We're becoming more obsessed with sex and open about it. Moral barriers are shifting. And Lasagne is the new No1 dish in the uk

Ohmigod we're all turning into Italians. We've got to stop the rot, WW2 etc. etc. rant etc.
Kathy said…
I cannot remember a time in my life when I looked up to or idolized someone because they read a book, and yet, I've always been a reader. I'm a reader because of the influence of my parents, and because I enjoy it. I did not realize until I was older that most houses' walls were not lined with books as ours was.
I guess I'm not one to jump on the "oh my God society is on the decline" bandwagon, because I think there have always been literacy issues, awareness issues, and less-than-stellar idols. I am not surprised at Ms. Beckham's popularity, nor do I think she's the worst example one could give.
Although I am thrilled at the popularity of Harry Potter, and I'm excited about the ready availability of information via radio, TV, and the Internet, I think literacy and awareness are only part of the goal. Unfortunately, the skill that is rarely learned is critical thinking. The ready availability of so much information, and the ability to read it means that a lot of data gets in, but sadly, not much is processed in a useful way.

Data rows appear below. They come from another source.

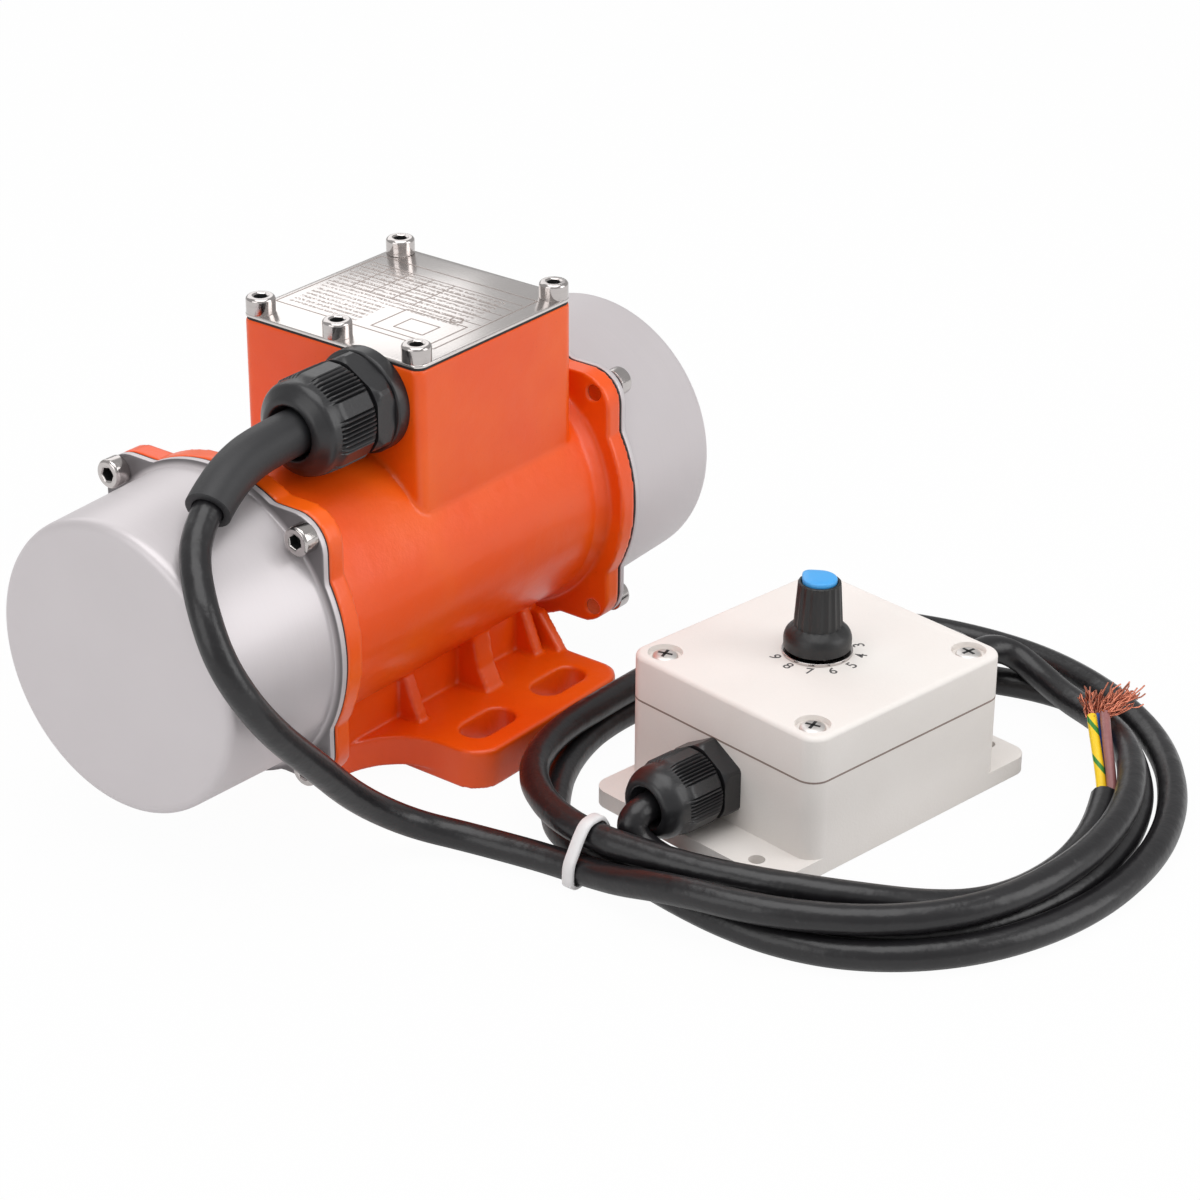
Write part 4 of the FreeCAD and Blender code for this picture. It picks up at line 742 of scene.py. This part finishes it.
# from the bottom edge to the top one: how far each ring stands in, and how high
edgeRings = [(0.12, 0.0), (0.0, 0.1), (0.0, 0.62), (0.08, 0.76), (0.2, 0.8)]
rings = [rectRing(plate["halfX"] - inset, plate["halfY"] - inset, plate["corner"] - inset,
                  plate["low"] + rise) for inset, rise in edgeRings]
addPiece("boxPlate", skin(np.stack(rings), capped=True), "motor", plateMetal,
         ("terminal_plate",), 50)
print("stage: covers, screws and plate")

# motor's cable gland
glandLine = np.array((-27.2, -11.5, 90.3))
glandSizes = {"flange": 12.1, "hex": 12.7, "nut": 11.9, "hexStart": 3.6, "hexEnd": 9.3, "nutEnd": 20.9,
              "domeEnd": 25.9, "mouth": 6.0, "bore": 5.3}


def limited(shape, middle, along, limits):
    # no point of a turned shape stands further from the line than the limit at its height
    points, faces = shape
    along = unit(along)
    reach = points - middle
    height = reach @ along
    spoke = reach - height[:, None] * along
    length = np.linalg.norm(spoke, axis=1)
    most = np.interp(height, [spot[0] for spot in limits], [spot[1] for spot in limits])
    share = np.minimum(1, most / np.maximum(length, 1e-9))
    return middle + height[:, None] * along + spoke * share[:, None], faces


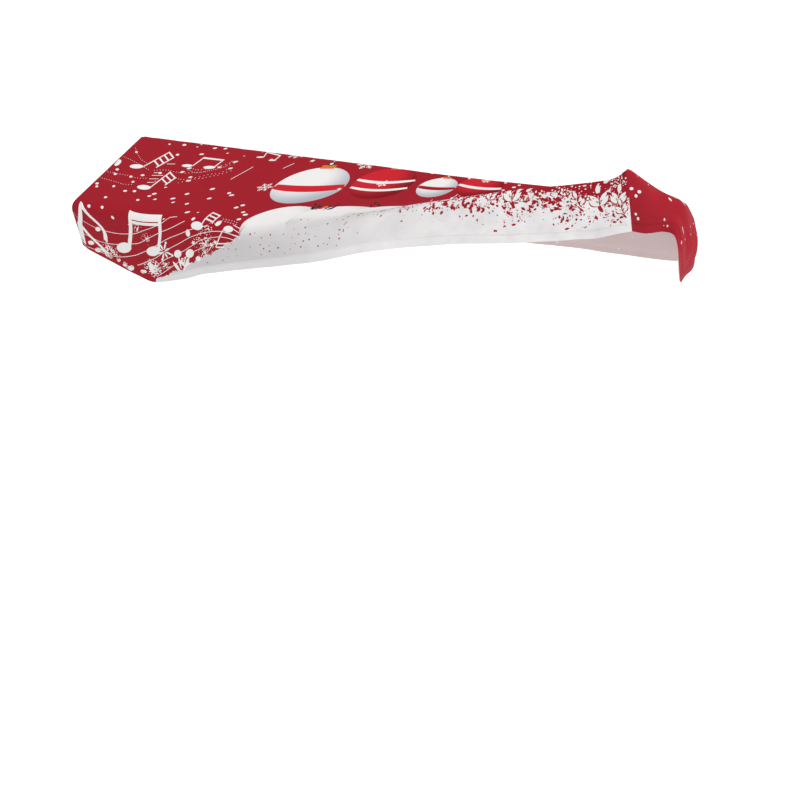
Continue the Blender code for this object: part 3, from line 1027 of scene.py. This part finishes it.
def cut_sheet(surface, two_hems, shapes):
    """Flat points and triangles of a sheet, with the outlines of its print as edges."""
    length = surface.length
    columns = round(length / CUT_STEP)
    flat_u = np.linspace(0, length, columns + 1)
    tops = surface.rise_at(flat_u)
    rim_u = np.linspace(0, length, round(length / RIM_STEP) + 1)
    left = np.arange(1, round(tops[0] / RIM_STEP)) * (tops[0] / round(tops[0] / RIM_STEP))
    right = np.arange(1, round(tops[-1] / RIM_STEP)) * (tops[-1] / round(tops[-1] / RIM_STEP))
    rim = np.concatenate([
        np.stack([rim_u, np.zeros_like(rim_u)], axis=1),
        np.stack([np.full_like(right, length), right], axis=1),
        np.stack([rim_u, surface.rise_at(rim_u)], axis=1)[::-1],
        np.stack([np.zeros_like(left), left], axis=1)[::-1],
    ])
    verts = [rim]
    edges = [(i, (i + 1) % len(rim)) for i in range(len(rim))]
    count = len(rim)
    for shape in shapes:
        outline = shape["outline"]
        verts.append(outline)
        edges += [(count + i, count + (i + 1) % len(outline)) for i in range(len(outline))]
        count += len(outline)
    rows = round(tops.max() / CUT_STEP)
    inner = []
    for u, top in zip(flat_u[1:-1], tops[1:-1]):
        levels = np.arange(1, rows) / rows * top
        guides = np.array(HEM_GUIDES)
        if two_hems:
            guides = np.concatenate([guides, top - guides])
        far = np.abs(levels[:, None] - guides[None, :]).min(axis=1) > CLEAR_OF_GUIDE
        levels = np.concatenate([levels[far], guides])
        inner.append(np.stack([np.full_like(levels, u), levels], axis=1))
    inner = np.concatenate(inner)
    tops = surface.rise_at(inner[:, 0])
    inner = inner[(inner[:, 1] > CLEAR_OF_RIM) & (inner[:, 1] < tops - CLEAR_OF_RIM)]
    drawn = np.concatenate(verts)
    tree = KDTree(len(drawn))
    for i, point in enumerate(drawn):
        tree.insert((point[0], point[1], 0), i)
    tree.balance()
    keep = [tree.find((p[0], p[1], 0))[2] > CLEAR_OF_INK for p in inner]
    points = np.concatenate([drawn, inner[keep]])
    made = delaunay_2d_cdt([Vector(p) for p in points], edges, [], 0, 1e-4, True)
    flat = np.array([tuple(p) for p in made[0]])
    triangles = np.array(made[2], int)
    middle = flat[triangles].mean(axis=1)
    top = surface.rise_at(middle[:, 0])
    within = (middle[:, 1] > 0) & (middle[:, 1] < top) & (middle[:, 0] > 0) & (middle[:, 0] < length)
    a, b, c = (flat[triangles[:, k]] for k in range(3))
    twice = (b[:, 0] - a[:, 0]) * (c[:, 1] - a[:, 1]) - (b[:, 1] - a[:, 1]) * (c[:, 0] - a[:, 0])
    within &= np.abs(twice) > 1e-4
    triangles[twice < 0] = triangles[twice < 0][:, ::-1]
    triangles = triangles[within]
    used = np.unique(triangles)
    renamed = np.full(len(flat), -1)
    renamed[used] = np.arange(len(used))
    return flat[used], renamed[triangles]


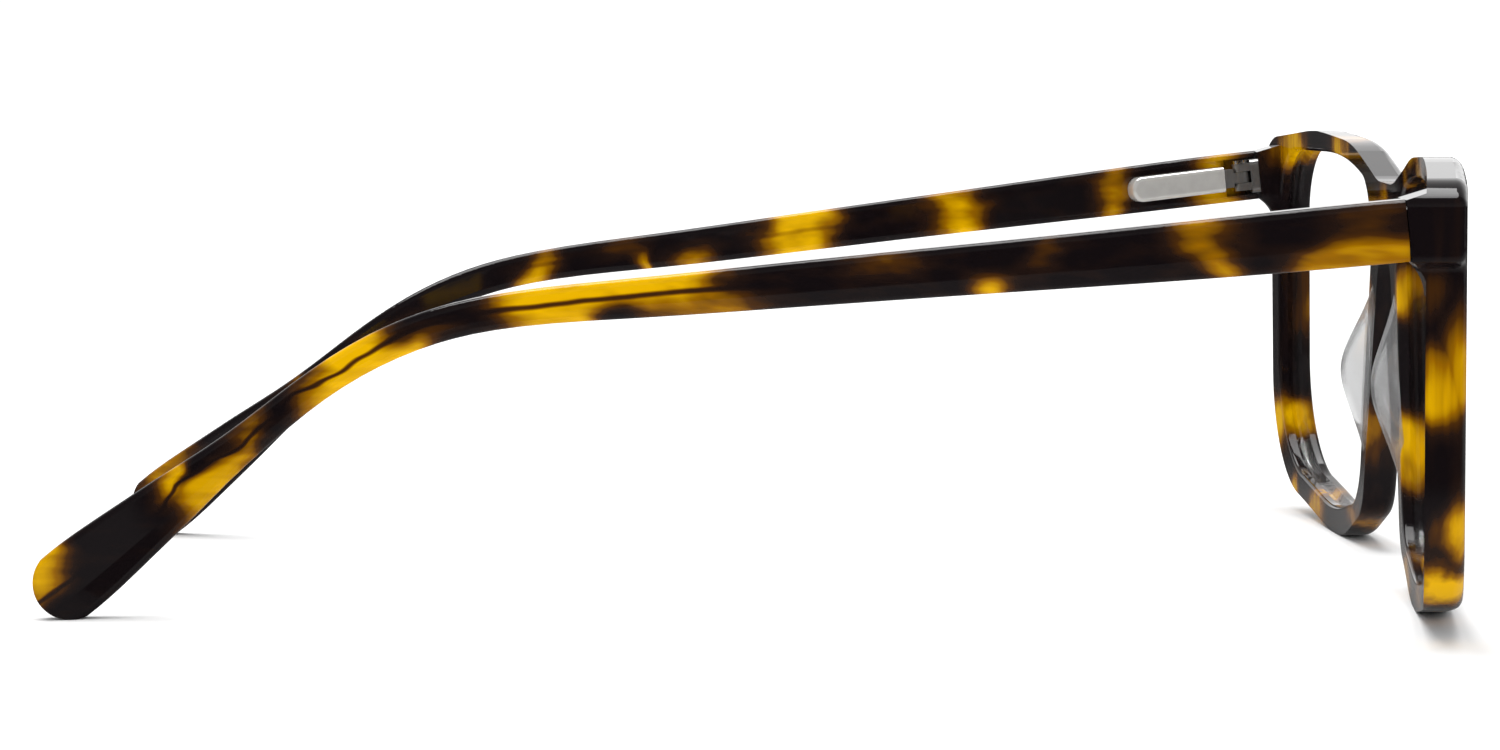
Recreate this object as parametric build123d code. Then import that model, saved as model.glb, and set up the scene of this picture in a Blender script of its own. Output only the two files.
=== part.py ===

If people were thinking critically, surely they wouldn't be all that excited about Posh (or Scary, Sporty, or Baby for that matter). Nor would they have voted for George Bush (who doesn't read either).
I don't think this lack of critical thinking has gotten worse, I just think that the constant barrage of information makes it more likely that people don't get a chance to make solid decisions or learn from what they've read, heard, or seen.
So, here's to more Blogs like yours that ask these questions, and encourage readers to find their own answers.
Anonymous said…
I think that Laura Bush might have once read a book, but I can't be certain. I am sure that Jenna and Barbara Bush may have been required to read a book at school. Their father, however, probably couldn't understand why they were doing it.